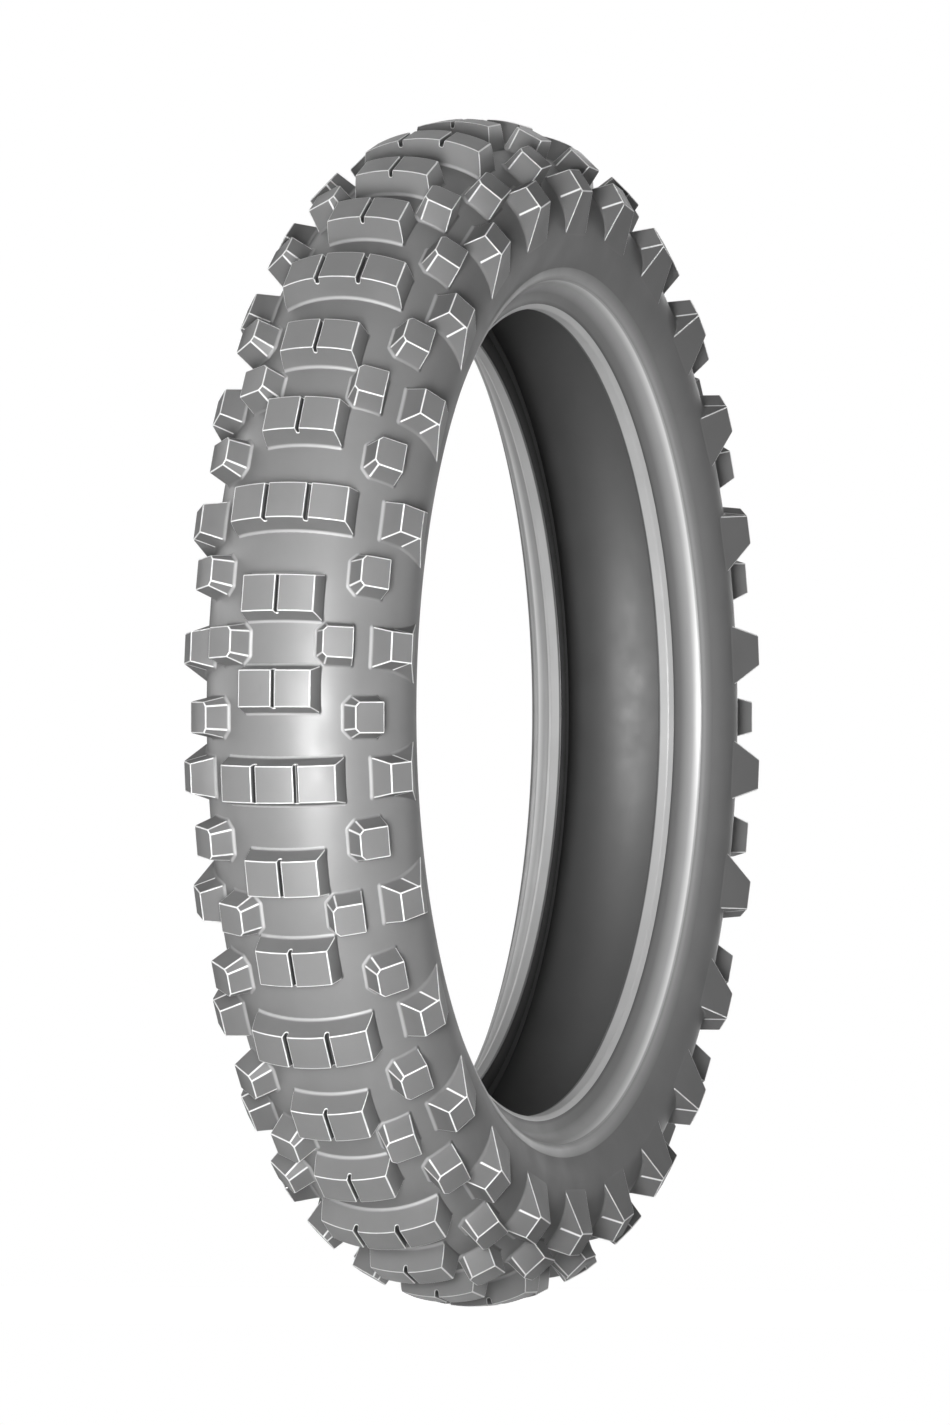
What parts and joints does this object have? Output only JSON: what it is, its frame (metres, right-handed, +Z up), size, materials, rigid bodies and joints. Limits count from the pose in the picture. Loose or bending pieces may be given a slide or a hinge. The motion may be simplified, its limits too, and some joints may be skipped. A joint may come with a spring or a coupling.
{
  "type": "motorcycle tyre",
  "caption": "Off-road motorcycle tyre with a knobbly tread, open beads for a spoked rim and a separate inner tube.",
  "frame": {"origin": "wheel centre: on the axle, midway between the two beads", "axes": "+Y along the axle, out of the tyre's right side; +Z up; +X across, square to both"},
  "size_m": [0.6732, 0.1358, 0.6727],
  "materials": {
    "tread_rubber": "moulded, matte",
    "sidewall_rubber": "moulded, satin",
    "rim_strip_rubber": "moulded, satin",
    "liner_rubber": "smooth, matte",
    "ply_fabric": "rubber-coated cord",
    "breaker_fabric": "rubber-coated cord",
    "bead_wire": "bronze-coated wire",
    "filler_rubber": "hard rubber",
    "chafer_fabric": "rubber-coated weave"
  },
  "bodies": {
    "root": {"tread": "tread_rubber", "sidewall_right": "sidewall_rubber", "sidewall_left": "sidewall_rubber", "rim_strip_right": "rim_strip_rubber", "rim_strip_left": "rim_strip_rubber", "inner_liner": "liner_rubber", "carcass_ply_inner": "ply_fabric", "carcass_ply_outer": "ply_fabric", "breaker_inner": "breaker_fabric", "breaker_outer": "breaker_fabric", "bead_core_right": "bead_wire", "bead_core_left": "bead_wire", "bead_filler_right": "filler_rubber", "bead_filler_left": "filler_rubber", "chafer_right": "chafer_fabric", "chafer_left": "chafer_fabric"}
  },
  "joints": []
}
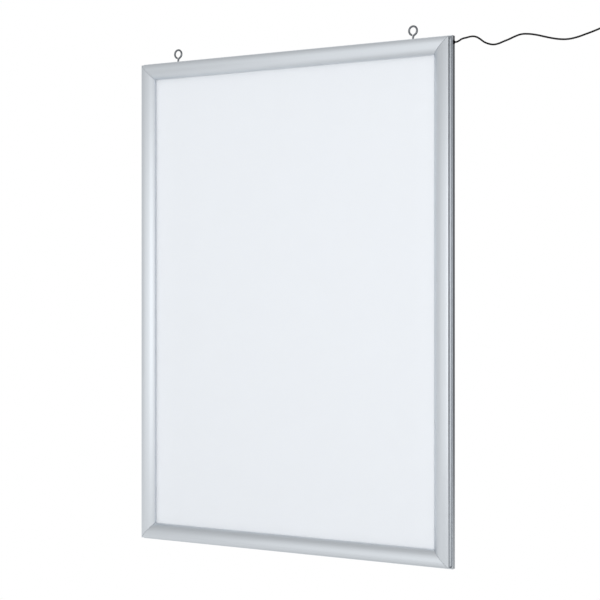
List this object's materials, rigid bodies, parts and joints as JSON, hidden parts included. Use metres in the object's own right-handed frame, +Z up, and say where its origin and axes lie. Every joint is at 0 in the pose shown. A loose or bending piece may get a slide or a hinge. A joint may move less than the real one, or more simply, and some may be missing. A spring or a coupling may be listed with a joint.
{
  "type": "illuminated snap frame",
  "caption": "Slim edge-lit poster frame with mitred aluminium rails that snap open on hinges, hanging eyes at the top and a low-voltage cord at the upper right side.",
  "frame": {"origin": "midway between the centres of the two hanging eyes, which hold the frame up", "axes": "+X across the frame towards the cord side, +Y towards the wall behind it, +Z up"},
  "size_m": [0.9661, 0.0227, 0.9082],
  "materials": {
    "anodised_aluminium": "silver satin anodised extrusion",
    "spring_steel": "blued strip",
    "cast_zinc": "plain zinc casting",
    "blackened_steel": "black oxide",
    "back_sheet": "white rigid foam sheet",
    "reflector_film": "white film",
    "clear_acrylic": "clear, polished edges",
    "opal_acrylic": "opal white, evenly lit from behind",
    "clear_sheet": "clear with a light anti-glare surface",
    "circuit_board": "white solder mask",
    "white_insulation": "plain",
    "zinc_plated_steel": "bright zinc plate",
    "black_rubber": "matte",
    "black_pvc": "smooth sheath",
    "nickel_plate": "bright nickel"
  },
  "bodies": {
    "frame": {"base_top": "anodised_aluminium", "base_bottom": "anodised_aluminium", "base_left": "anodised_aluminium", "base_right": "anodised_aluminium", "corner_key_bottom_left": "cast_zinc", "corner_key_top_left": "cast_zinc", "corner_key_top_right": "cast_zinc", "corner_key_bottom_right": "cast_zinc", "key_screw_bottom_left_1": "blackened_steel", "key_screw_bottom_left_2": "blackened_steel", "key_screw_top_left_1": "blackened_steel", "key_screw_top_left_2": "blackened_steel", "key_screw_top_right_1": "blackened_steel", "key_screw_top_right_2": "blackened_steel", "key_screw_bottom_right_1": "blackened_steel", "key_screw_bottom_right_2": "blackened_steel", "back_panel": "back_sheet", "reflector_sheet": "reflector_film", "light_guide_panel": "clear_acrylic", "diffuser_sheet": "opal_acrylic", "cover_sheet": "clear_sheet", "led_strip_left": "circuit_board", "led_strip_right": "circuit_board", "supply_lead": "white_insulation", "linking_lead": "white_insulation", "eye_bolt_left": "zinc_plated_steel", "eye_bolt_right": "zinc_plated_steel", "hanger_nut_left": "zinc_plated_steel", "hanger_nut_right": "zinc_plated_steel", "cord_grommet": "black_rubber", "power_cord": "black_pvc", "power_cord_coil": "black_pvc", "cord_tie": "black_rubber", "dc_plug_body": "black_pvc", "dc_plug_barrel": "nickel_plate", "dc_plug_insulator": "black_pvc"},
    "top_rail": {"top_rail": "anodised_aluminium", "top_spring_1": "spring_steel", "top_spring_2": "spring_steel"},
    "bottom_rail": {"bottom_rail": "anodised_aluminium", "bottom_spring_1": "spring_steel", "bottom_spring_2": "spring_steel"},
    "left_rail": {"left_rail": "anodised_aluminium", "left_spring_1": "spring_steel", "left_spring_2": "spring_steel", "left_spring_3": "spring_steel"},
    "right_rail": {"right_rail": "anodised_aluminium", "right_spring_1": "spring_steel", "right_spring_2": "spring_steel", "right_spring_3": "spring_steel"}
  },
  "joints": [
    {"name": "top_rail_hinge", "type": "hinge", "parent": "frame", "child": "top_rail", "pos_m": [0, -0.006, -0.018], "axis": [-1, 0, 0], "range_deg": [0, 90]},
    {"name": "bottom_rail_hinge", "type": "hinge", "parent": "frame", "child": "bottom_rail", "pos_m": [0, -0.006, -0.8956], "axis": [1, 0, 0], "range_deg": [0, 90]},
    {"name": "left_rail_hinge", "type": "hinge", "parent": "frame", "child": "left_rail", "pos_m": [-0.3153, -0.006, -0.4568], "axis": [0, 0, -1], "range_deg": [0, 90]},
    {"name": "right_rail_hinge", "type": "hinge", "parent": "frame", "child": "right_rail", "pos_m": [0.3153, -0.006, -0.4568], "axis": [0, 0, 1], "range_deg": [0, 90]}
  ]
}
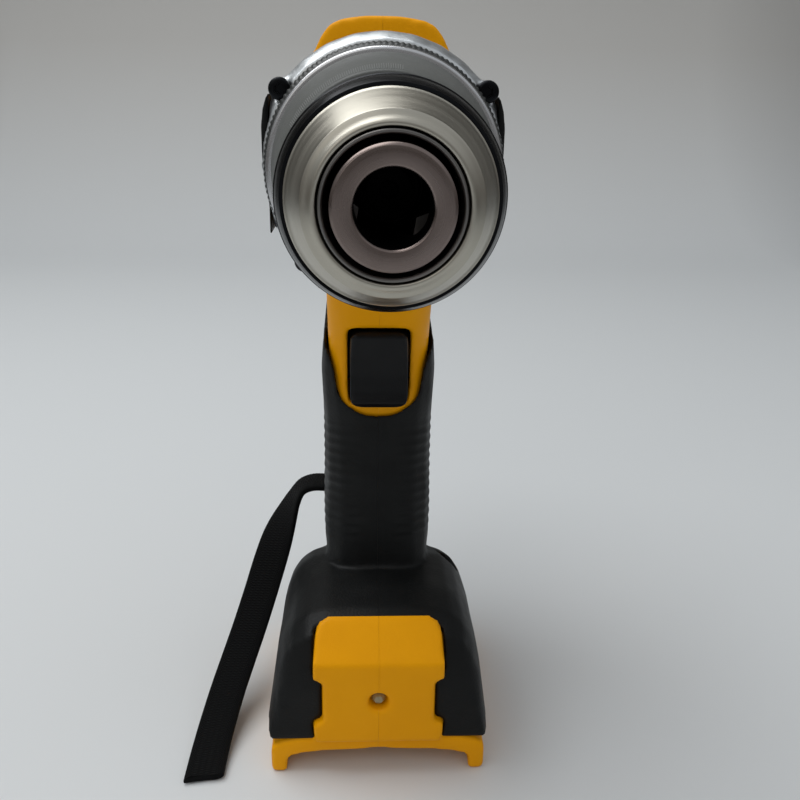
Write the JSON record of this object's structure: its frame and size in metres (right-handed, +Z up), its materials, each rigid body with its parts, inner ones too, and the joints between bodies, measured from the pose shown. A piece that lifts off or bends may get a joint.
....
[Aim of the exercise] Look back over the material above and state how many lines hold the word "that". Write the number and nothing else.

[The response] 2